-- Begin PROVIDED MATERIAL --

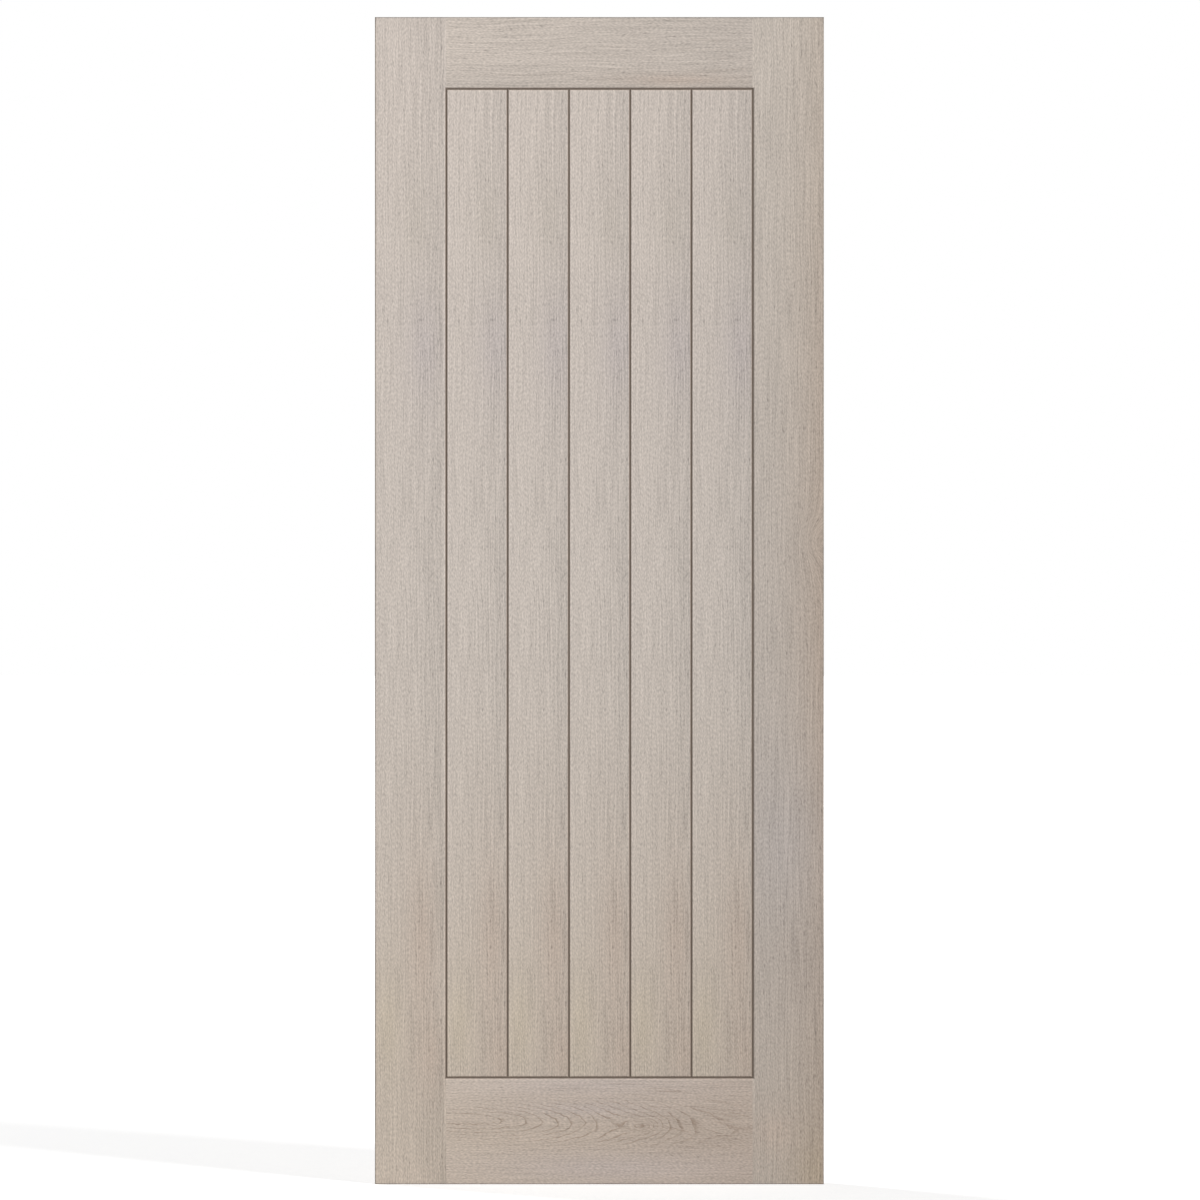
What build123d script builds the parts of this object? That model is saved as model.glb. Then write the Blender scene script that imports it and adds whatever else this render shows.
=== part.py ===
from build123d import *
import os

# Leaf, in millimetres: two foot six wide, six foot six high, a thirty-minute thickness
LEAF_WIDTH = 762.0
LEAF_HEIGHT = 1981.0
LEAF_THICKNESS = 44.0

# Framing: the stiles run the full height and the rails fit between them
STILE_WIDTH = 121.0
TOP_RAIL_HEIGHT = 122.0
BOTTOM_RAIL_HEIGHT = 181.0
SKIN_THICKNESS = 4.0
LIPPING_THICKNESS = 2.0
LIPPING_RADIUS = 1.2
END_ARRIS = 0.8

# Soft rounding where the walls of the V-joints meet the faces
ARRIS_RADIUS = 2.0

# Boards: tongued and grooved, bevelled round the face and bonded to the panel core
BOARD_COUNT = 5
BOARD_THICKNESS = 9.0
BOARD_BEVEL = 2.5
BOARD_SETBACK = 0.8
BOARD_TONGUE_THICKNESS = 2.5
BOARD_TONGUE_DEPTH = 5.0

# Framing joint: one tongue size for the rails' stub tenons and the panel core
FRAME_TONGUE_THICKNESS = 12.0
FRAME_TONGUE_DEPTH = 11.5

# Clearances of a tongue in its groove
TONGUE_SIDE_GAP = 0.15
TONGUE_END_GAP = 0.5

# Depths from the middle of the leaf towards its front face
FACE_DEPTH = LEAF_THICKNESS / 2
SKIN_SEAT_DEPTH = FACE_DEPTH - SKIN_THICKNESS
FRAME_BEVEL = BOARD_BEVEL + BOARD_SETBACK
GROOVE_DEPTH = FACE_DEPTH - FRAME_BEVEL
BOARD_SEAT_DEPTH = FACE_DEPTH - BOARD_SETBACK - BOARD_THICKNESS
BOARD_TONGUE_CENTRE = (GROOVE_DEPTH + BOARD_SEAT_DEPTH) / 2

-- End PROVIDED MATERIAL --

**GOAL OF THE EXERCISE**. What are the exact lines from the beginning of the material through the line containing "LEAF_THICKNESS = 44.0"? Write out those lines alone.

**RESULT OF THIS EXERCISE**.
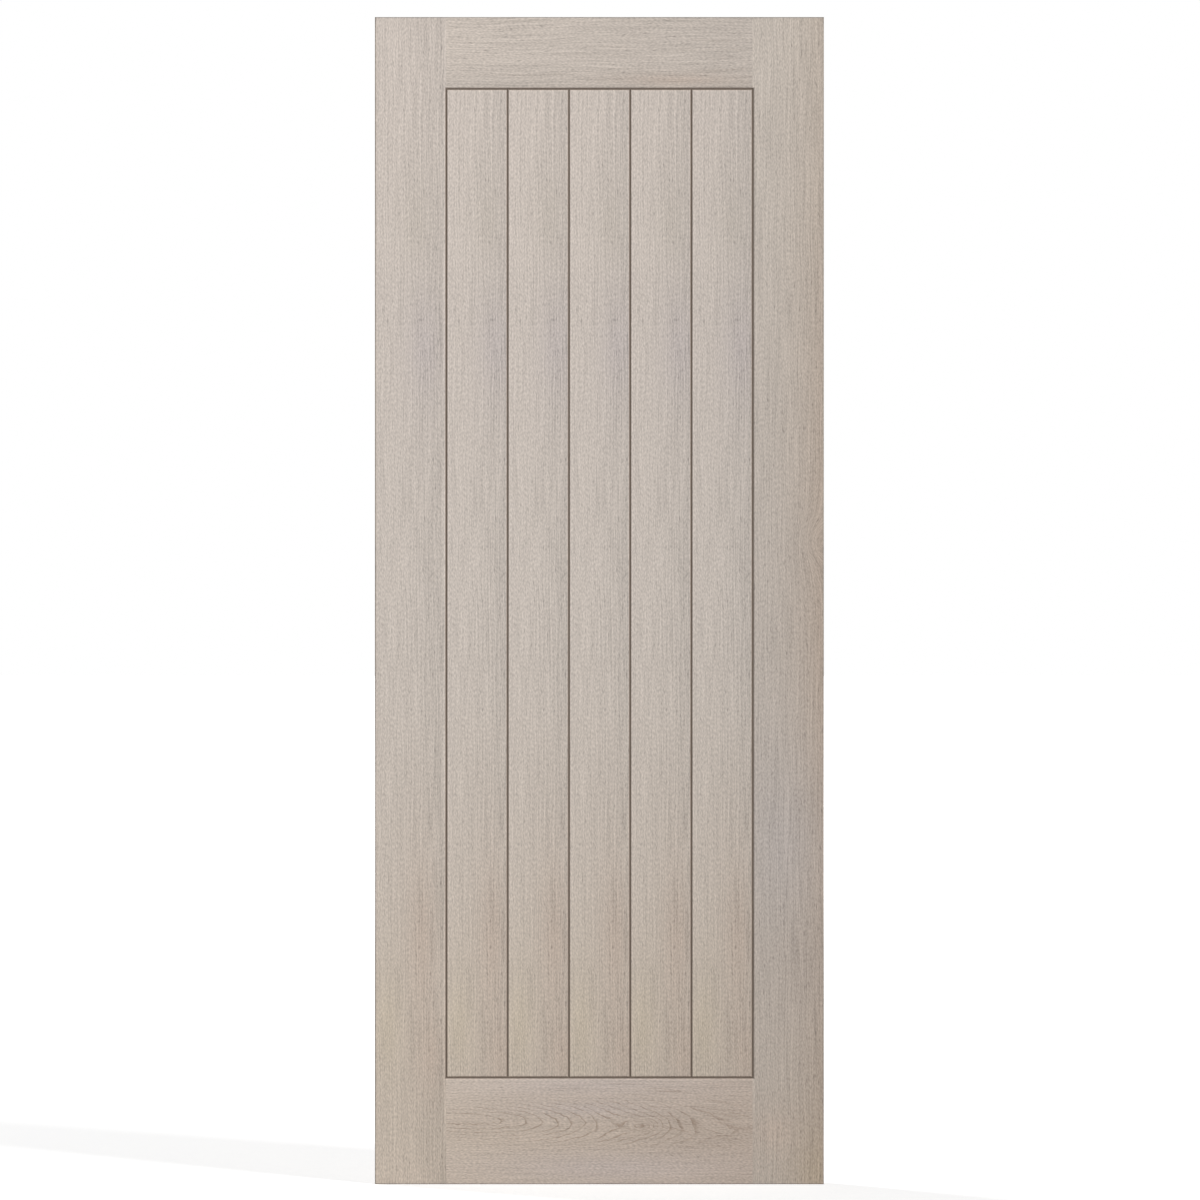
What build123d script builds the parts of this object? That model is saved as model.glb. Then write the Blender scene script that imports it and adds whatever else this render shows.
=== part.py ===
from build123d import *
import os

# Leaf, in millimetres: two foot six wide, six foot six high, a thirty-minute thickness
LEAF_WIDTH = 762.0
LEAF_HEIGHT = 1981.0
LEAF_THICKNESS = 44.0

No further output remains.